Dès les premières pages du roman, l'intrigue révèle sa complexité, en raison de la multitude de personnages qui y jouent un rôle, de la succession des points de vue. Pourtant, on se laisse embarquer aisément. Il règne une atmosphère plaisante, et ce en dépit de situations parfois dérangeantes. Les descriptions de Rome et de ses environs ajoutent une touche d'exotisme bien venue pour le lecteur français, a fortiori s'il apprécie l'Italie. Les personnages, même les plus désagréables et manipulateurs, sont bien campés. On aurait pu craindre que les "méchants" ne donnent dans la caricature, toutefois l'exposé de leurs motivations souligne leurs paradoxes, et l'on en viendrait presque à les plaindre.

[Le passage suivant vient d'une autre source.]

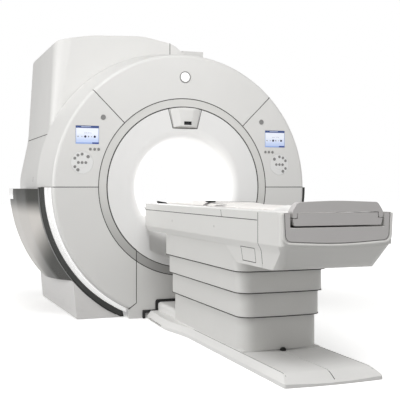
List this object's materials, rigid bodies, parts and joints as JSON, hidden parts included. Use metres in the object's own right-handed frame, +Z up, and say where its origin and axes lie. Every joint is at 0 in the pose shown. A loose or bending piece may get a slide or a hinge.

Il n'est jusqu'aux victimes qui se laissent tenter par la vengeance et trempent dans des combines un peu louches. La commissaire n'est pas une super-woman, et elle n'en est que plus intéressante. L'intrigue se construit autour de ces personnalités variées, de leur rencontre forcée lors d'un attentat. On plonge progressivement dans des méandres de plus en plus complexes, où les autorités politiques, policières et financières ne sont pas épargnées, où les intérêts privés entrent en conflit avec l'intérêt général. Et puis vient le dénouement, terriblement frustrant. Des morts, encore, des abandons, des renoncements, qui donnent une impression de résolution à la va-vite de tout ce qui a été échafaudé jusqu'à lors. On reste d'autant sur sa faim que le corps du roman est plaisant à lire et particulièrement captivant.
Saturne, Serge Quadruppani, 2010.
Merci aux éditions du Masque qui ont permis cette lecture dans le cadre de l'opération "Masse Critique" de Babelio.